The debt hawks are to economics as the creationists are to biology.
Today, September 13, 2010, a debt-hawk named Vincent (I withhold his last name to spare him embarrassment) told me his prediction: Because of “excessive” deficit spending, the U.S. will have hyperinflation next year, 2011. While there is no specific definition of hyperinflation, his definition is 3% a month (which means prices would have to be 43% higher at the end of December 2011, than they will have been next January).
Debt hawks love apocalyptic statements about how America is headed for disaster. They have been predicting massive inflation since 1980, by publishing “debt clocks” and such, and their assurance that China soon will stop buying T-bonds has them in a tizzy.
I’m posting this now as a reminder, which we can revisit at the end of 2011. Vincent, if you read this post, be sure to remind me at the end of next year.
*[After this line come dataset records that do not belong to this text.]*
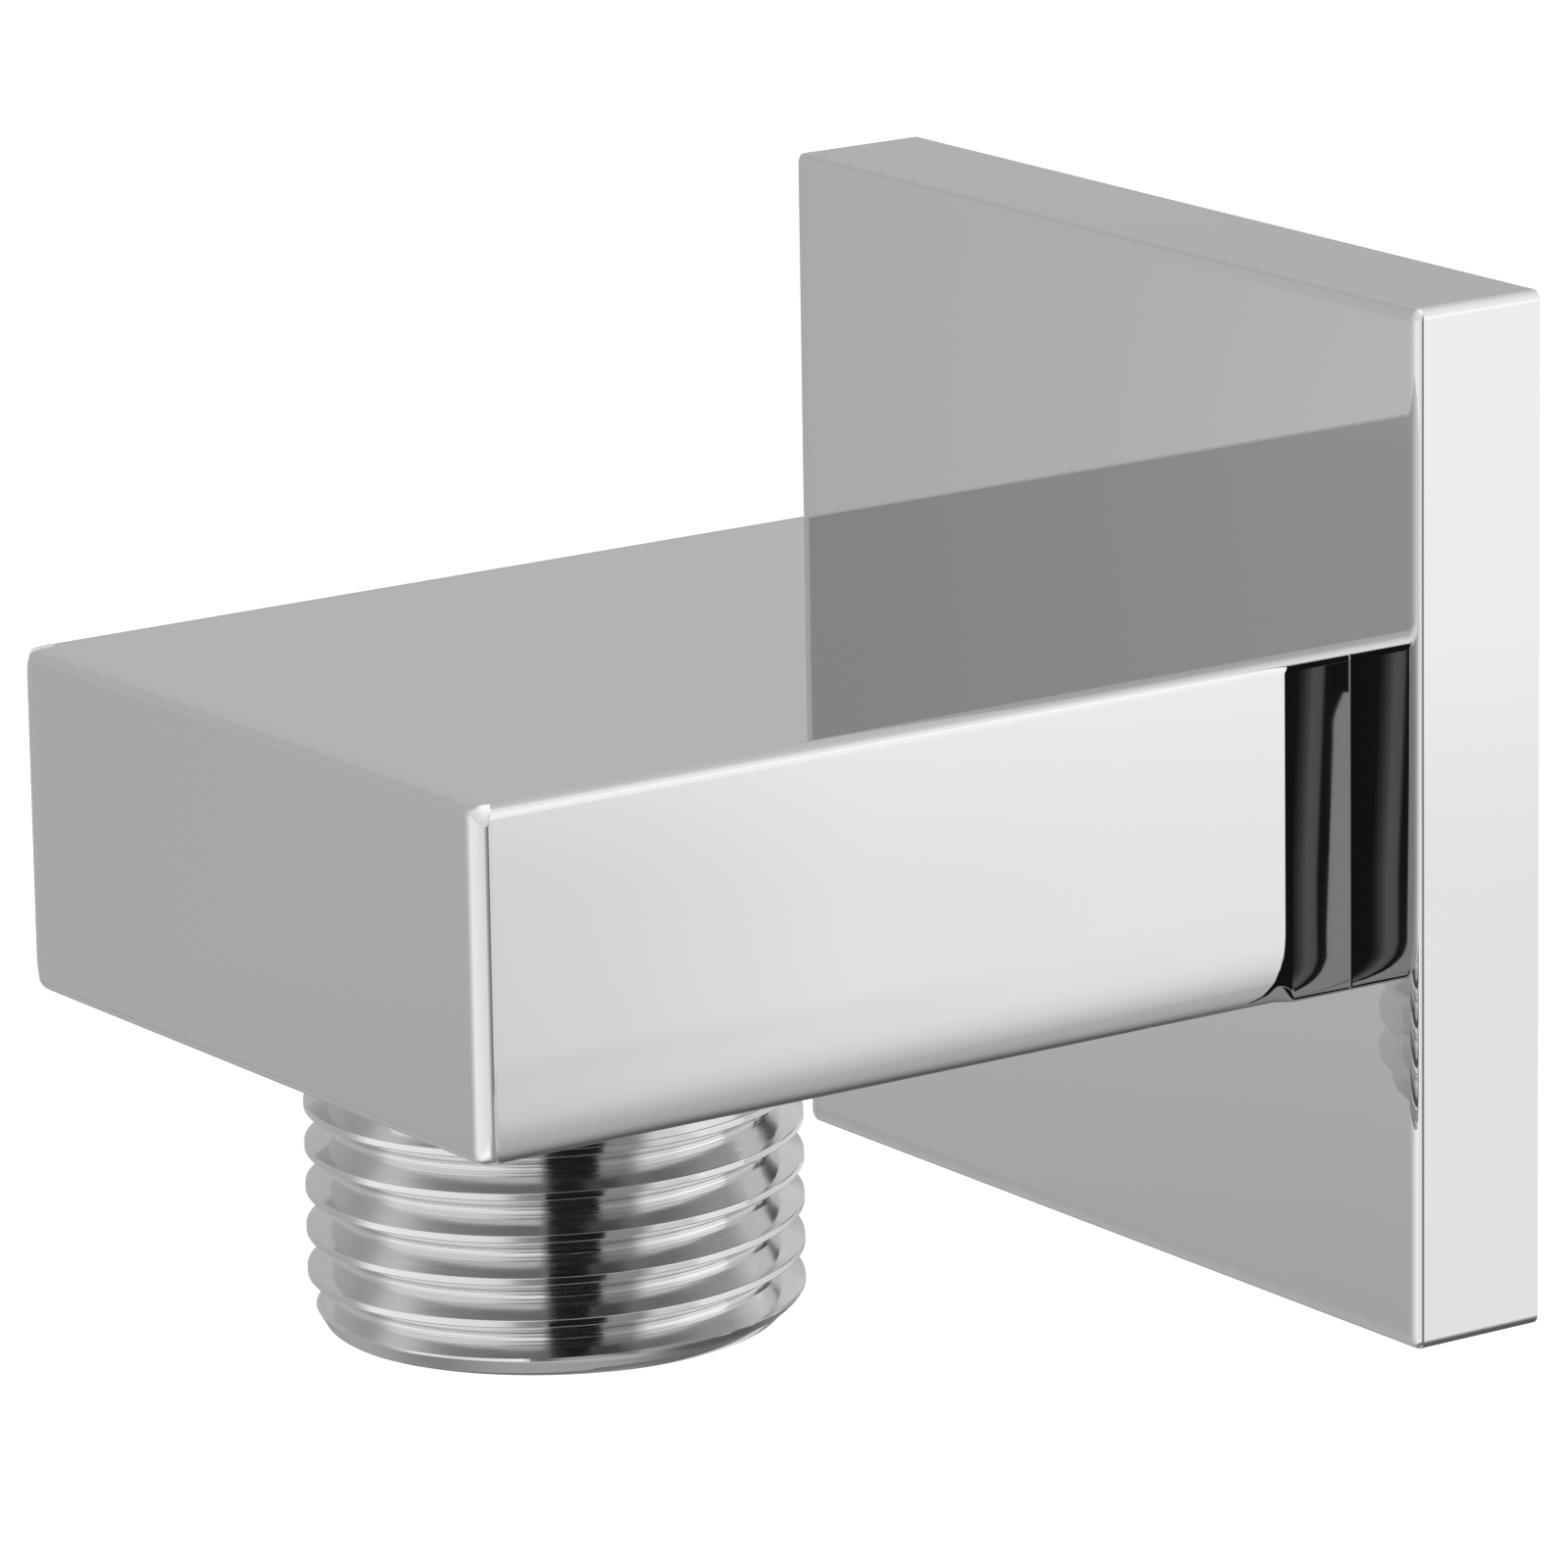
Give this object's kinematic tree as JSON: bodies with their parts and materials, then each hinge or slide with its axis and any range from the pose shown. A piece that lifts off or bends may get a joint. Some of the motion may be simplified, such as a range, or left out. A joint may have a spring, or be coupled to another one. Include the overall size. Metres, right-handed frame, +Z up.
{
  "type": "wall outlet elbow",
  "caption": "Square wall outlet elbow for a shower hose: a square wall plate, a flat rectangular arm and a male threaded outlet pointing down under its front.",
  "frame": {"origin": "centre of the inlet's mouth, in the plane of the wall", "axes": "+Y into the wall along the inlet's axis, +Z up, +X along the plate's width; the arm stands out along -Y and the threaded outlet points along -Z"},
  "size_m": [0.0446, 0.0497, 0.0446],
  "materials": {
    "outlet_body": "polished",
    "wall_plate": "polished"
  },
  "bodies": {
    "root": {"outlet_body": "outlet_body", "wall_plate": "wall_plate"}
  },
  "joints": []
}
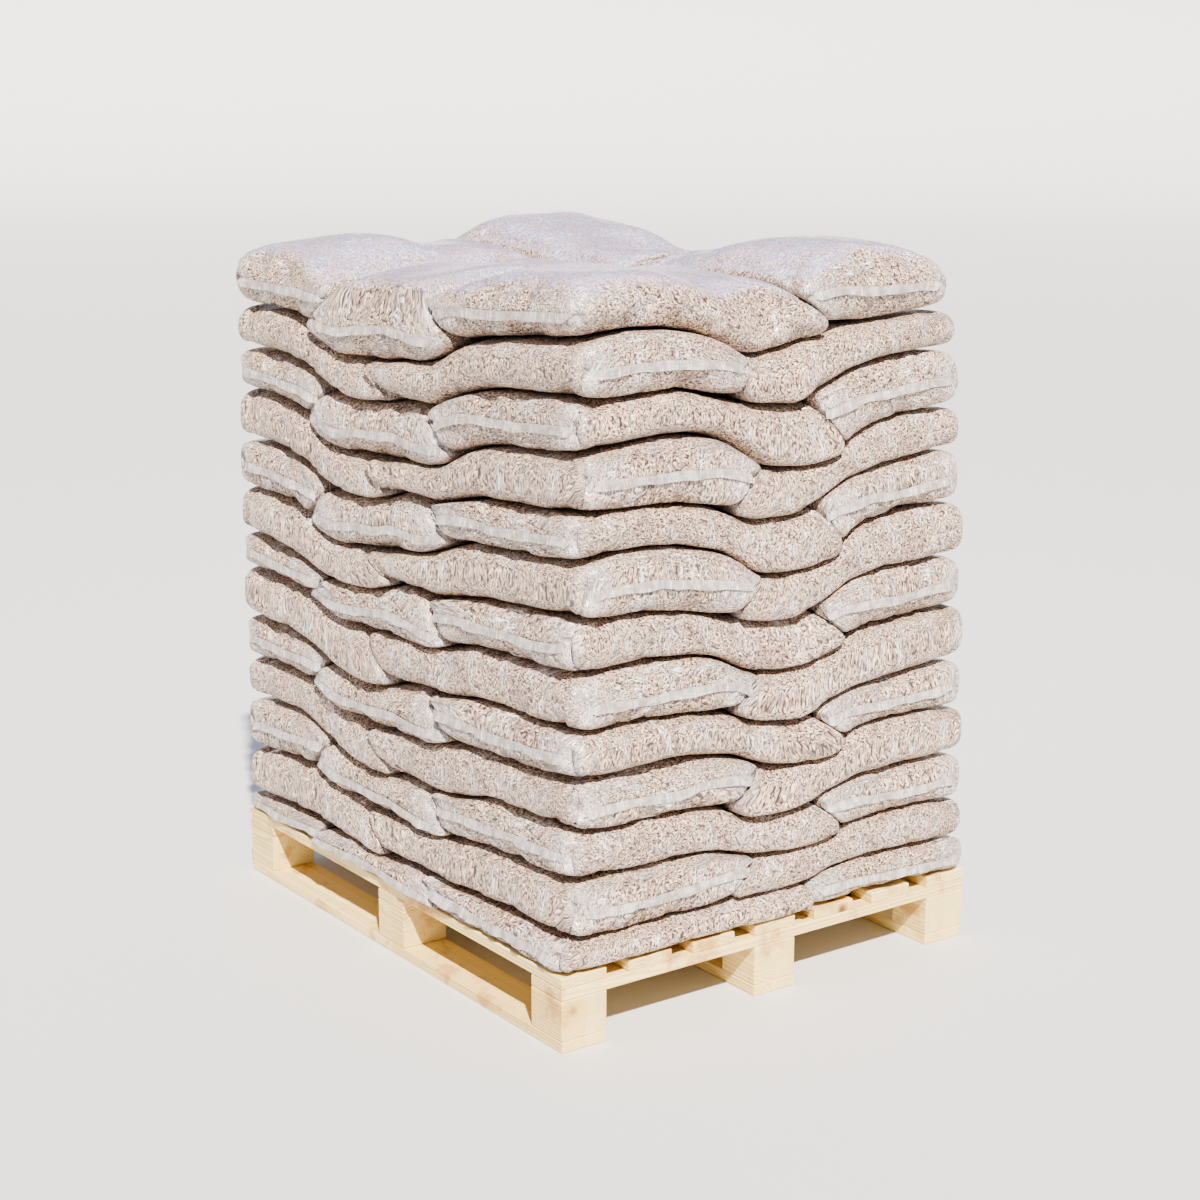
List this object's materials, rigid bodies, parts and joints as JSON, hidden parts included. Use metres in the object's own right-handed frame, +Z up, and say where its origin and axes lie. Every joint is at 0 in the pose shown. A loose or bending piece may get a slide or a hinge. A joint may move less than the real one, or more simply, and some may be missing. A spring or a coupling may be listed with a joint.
{
  "type": "pallet of sacks",
  "caption": "Loaded pallet: clear film sacks of wood pellets in bonded layers, settled into each other, standing on a nailed softwood block pallet.",
  "frame": {"origin": "on the floor under the middle of the pallet", "axes": "+X along the pallet's 1200 mm side, +Y along its 1000 mm side, +Z up"},
  "size_m": [1.2, 1, 1.4275],
  "materials": {
    "pellet_film": "clear glossy film over speckled cream, beige and grey-brown wood pellets, with white crinkles at the corners",
    "seam_film": "pale satin heat-sealed film seam, slightly wavy",
    "sawn_pine": "rough sawn softwood, cream yellow with orange grain and knots, some bark edges",
    "nail_steel": "dull flat steel nail heads"
  },
  "bodies": {
    "root": {"bottom_board_1": "sawn_pine", "bottom_board_2": "sawn_pine", "bottom_board_3": "sawn_pine", "block_1_1": "sawn_pine", "block_1_2": "sawn_pine", "block_1_3": "sawn_pine", "block_2_1": "sawn_pine", "block_2_2": "sawn_pine", "block_2_3": "sawn_pine", "block_3_1": "sawn_pine", "block_3_2": "sawn_pine", "block_3_3": "sawn_pine", "stringer_board_1": "sawn_pine", "stringer_board_2": "sawn_pine", "stringer_board_3": "sawn_pine", "deck_board_1": "sawn_pine", "deck_board_2": "sawn_pine", "deck_board_3": "sawn_pine", "deck_board_4": "sawn_pine", "deck_board_5": "sawn_pine", "deck_board_6": "sawn_pine", "deck_board_7": "sawn_pine", "sack_layer_01": "pellet_film", "sack_layer_02": "pellet_film", "sack_layer_03": "pellet_film", "sack_layer_04": "pellet_film", "sack_layer_05": "pellet_film", "sack_layer_06": "pellet_film", "sack_layer_07": "pellet_film", "sack_layer_08": "pellet_film", "sack_layer_09": "pellet_film", "sack_layer_10": "pellet_film", "sack_layer_11": "pellet_film", "sack_layer_12": "pellet_film", "sack_layer_13": "pellet_film"}
  },
  "joints": []
}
If any readers see any other sky-is-falling, debt hawk predictions, send them to me for posting and later review.
Rodger Malcolm Mitchell
http://www.rodgermitchell.com
No nation can tax itself into prosperity

Hyperinflation only occurs IF and only IF the the masses demand higher wages. Also, the Fed will need to proactively involved to avoid it. However, if these happen then I think by 2013 we’ll have hyperinflation. But more likely it will occur in 2015 due to rising oil prices – as oil starts to peak properly and scarcity forces rationing.
The masses always demand higher wages.
Hyperinflation occurs when a government responds to inflation by printing more money, rather than by raising interest rates — the proper response.
So now we have predictions of hyperinflation for 2011, 2013 and 2015. I’ll save all these predictions, and remind the forecasters when these dates come and go without hyperinflation.
Rodger Malcolm Mitchell
I don’t think raising interest rates are the proper response to inflation as it penalizes people with variable rate mortgages and credit cards,just as too low interest rates penalizes savers and pensioners with bonds.A variable sales tax,and taxing interest income and dividends over 10,000 a year at normal rates rather than at a reduced rate would be better.The variable rate could be as low as .25% to stimulate sales and as high as 10-25% to reduce demand.As long as politicians could be taught taxes are NOT for revenue but to reduce income spread and and control inflation.
Or by raising taxes which has the same fiscal effect – put the excess currency out of use. In the case of taxes permanently.
There will be no hyperinflation in the US, UK or Japan. Taxes are too high for that.
Tax increases reduce the money supply, which historically leads to recessions and depressions. Interest rate increases have not had this adverse effect.
Rodger Malcolm Mitchell
Rodger,
Today is December 6, 2011. According to Vincent, US by now should be experiencing hyperinflation, Has it happening yet? I am still waiting for it!